放射性视神经病变（RION）是肿瘤放射治疗后的常见并发症, 也是放射线暴露突发事件中，可导致失明的严重放射性损伤。如何能在放射暴露后对RION进行实时监测并早期诊断，是降低RION危害性的关键，也是目前制约RION有效治疗的难题。近年来，筛选非编码微小RNA（miRNAs）作为特定疾病发生发展的分子标志物已成为研究热点。本课题前期应用miRNAs微阵列芯片，在体外成功筛选出了视神经放射损伤后差异表达的12个miRNAs，在此基础上将进一步建立动物模型，检测RION不同发展阶段外周血、眼房水和玻璃体中特异性miRNAs的表达规律，尝试找到可以作为RION分子标志物的miRNAs，并分析和鉴定其靶基因，探讨miRNAs及其靶基因在RION产生中的生物学作用。研究结果将不仅解决放疗后RION实时监测和早期诊断问题，而且在职业放射暴露和放射突发事件时，可作为一项快速有效的视神经损伤检测生物指标。

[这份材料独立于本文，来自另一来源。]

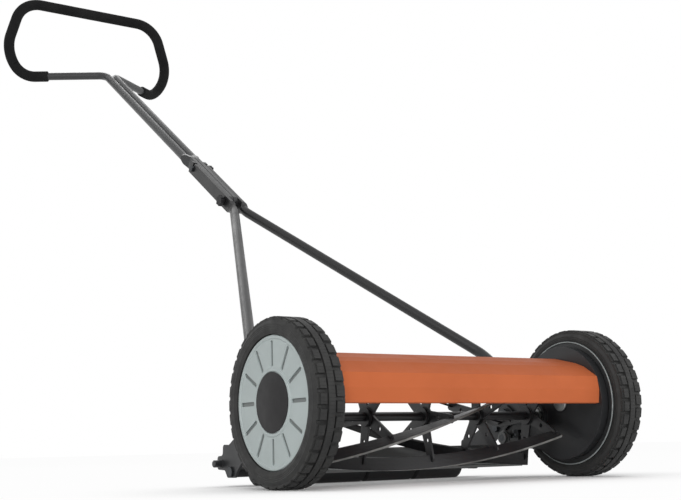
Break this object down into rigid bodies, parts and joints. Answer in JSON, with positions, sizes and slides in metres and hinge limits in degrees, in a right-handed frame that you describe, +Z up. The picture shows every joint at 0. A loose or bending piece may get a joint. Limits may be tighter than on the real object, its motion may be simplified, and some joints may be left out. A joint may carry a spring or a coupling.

Radiation-induced optic neuropathy（RION）is a common ocular complication induced by the treatment beam for tumors.RION is also an severe radiation damage which can cause blindness after human exposure to radiation.The key point to reduce the severe damage of RION is how to realtime detection and early diagnosis for RION after radiation exposure. However, there are still without effective methods for RION early detection and diagnosis, which causes the result of RION associated visual loss. For the past few years,screening special small non-coding RNAs (miRNAs) as biomarkers for diseases has attracted many scientists' attention.Using miRNAs micoarray analysis in our previous study,we have screened the changes of 12 miRNAs expression in cultured ganglion cells following radation exposure in vitro. Based on the previous results,we will establish the stable RION research animal model. Expression of special miRNAs related to RION in circulating blood,aqueous humor and vitreous will be detected at different periods of RION. The aim of the project is to find some special miRNAs which can act as RION molecular biomarkers,and also analyze the biological functions of these miRNAs and their tagart genes on RION occurrence and development.Through this study,we will provide the experimental basis of miRNAs biomarkers for RION realtime detection and early diagnosis,and miRNAs biomarkers analysis also can be used as a rapid and effective method to detect optic nerve injury after radiation occupational exposure and radiation events.